The media is abuzz with the recent news of Kim Kardashian’s sudden divorce after only 72 days of marriage. Whether you are a fan of American reality television or not, there is a lesson American couples can learn from the sudden demise of this Hollywood love affair: Don’t be hasty entering or ending a marriage because reality TV divorces are what people watch for.

Listed below are four things that can be learned from reality TV divorces.

  1. Marriage checkup. America’s divorce rate is one of the highest in the world (50 percent). Unfortunately, the major news outlets report that nearly two-thirds of marriages ended without the couples trying counseling. To keep a relationship healthy experts suggest getting a “marriage checkup.” You wouldn’t wait until your health was on the brink before going to the doctor and you shouldn’t wait until your relationship has serious problems before seeking therapy.

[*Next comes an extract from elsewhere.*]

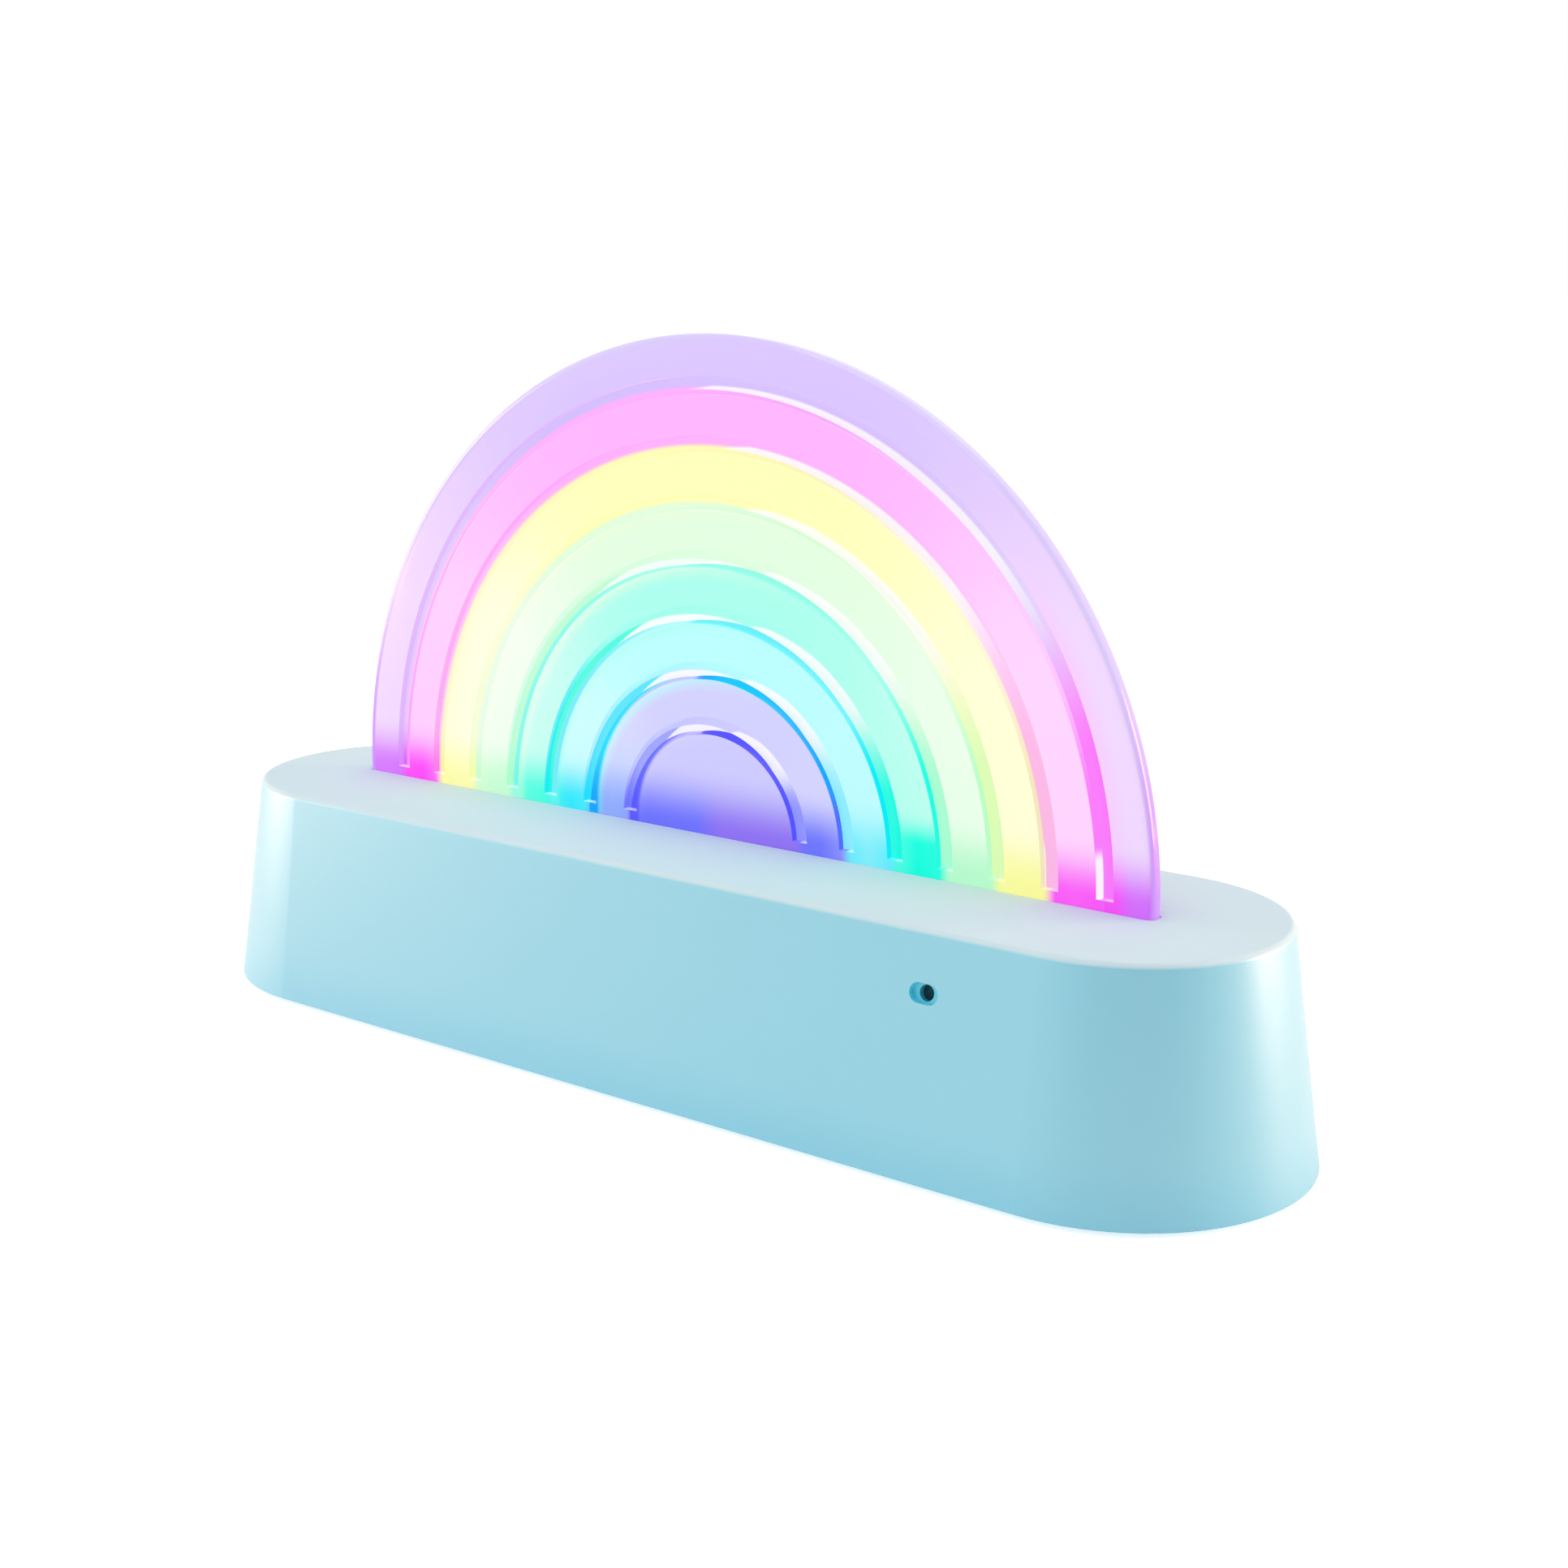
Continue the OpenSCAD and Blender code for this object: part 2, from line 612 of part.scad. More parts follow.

  2. Couple time. Carving out “couple time” in your busy schedules can also help your relationship. Experts say that having a date night once a week can save your sex life and your marriage. On the other hand, money is said to be one of the top reasons relationships began to fail. Reconsidering how the finances are handled (one account or separate accounts) could help.
  3. Plan a getaway. Taking a vacation together (without the children) may be put your marriage on the way to recovery. Pick a relaxing destination that allows you to focus on your problems. You could choose an island thousands of miles away or a romantic bed-n-breakfast in the next town. The goal is to bring a list of issues you wish to discuss and then reconnect and return home with a plan to repair your relationship.
  4. Redefine the relationship. If all else fails Professor Pamela Haag, author of Marriage Confidential, says instead of finding a way to “fit” into the typical marriage try redefining the marriage so that it fits you. What does she mean by this? Haag says that more couples are giving separate beds or bedrooms a chance before considering divorce. And updating your wedding vows every few years with realistic goals and compromises may also keep your marriage afloat.